In den Grafiken dieser Zeit thematisierte Käthe Kollwitz die prekäre wirtschaftliche Situation vieler Frauen und Mütter, die sich mit Heimarbeit über Wasser zu halten versuchten oder gar auf städtisches Obdach angewiesen waren.
Neben den häufig sorgenvollen Motiven interessierte die Künstlerin aber auch die natürliche Verbindung zwischen Mutter und Kind – im liebevollen Beisammensein, in Alltagssituationen oder beim Stillen. Aus der zweidimensionalen Zeichnung brachte Kollwitz das Mutter-Kind-Motiv heraus ins Plastische, erst in kleineren Figurengruppen wie „Mutter mit Kind über der Schulter“ oder „Frau mit Kind im Schoss“, schließlich in die große plastische Gruppe „Mutter mit zwei Kindern“.
Im Werk von Käthe Kollwitz spielt Familie eine große Rolle, doch Porträtdarstellungen der eigenen Familie sind weniger häufig zu finden.

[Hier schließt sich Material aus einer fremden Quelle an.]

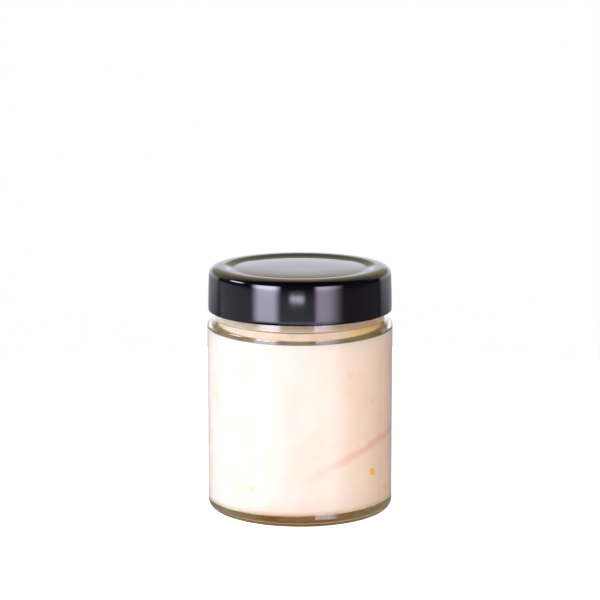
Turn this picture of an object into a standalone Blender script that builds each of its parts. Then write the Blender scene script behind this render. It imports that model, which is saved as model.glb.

Um so eindrücklicher wirken die Arbeiten der Künstlerin, die sie in späteren Jahren zu ihrem Mann und ihren Geschwistern schuf und die das Museum in der Studioausstellung gemeinsam präsentiert.
Sich selbst stellte die Künstlerin immer wieder dar, so dass es eine Vielzahl von Selbstbildnissen in unterschiedlichsten grafischen Techniken und aus allen Lebensphasen gibt. Darüber hinaus regte Käthe Kollwitz auch andere Künstler und Künstlerinnen dazu an, sich mit ihrer Physiognomie zu beschäftigen. Das Museum zeigt anlässlich seines Abschiedes von der Fasanenstraße aus der eigenen Sammlung Porträts der Künstlerin, die andere von ihr arbeiteten. Darunter eine beeindruckende Kollwitzbüste des Bildhauers Hans Breker, im letzten Sommer gestiftet von der Tochter des Künstlers.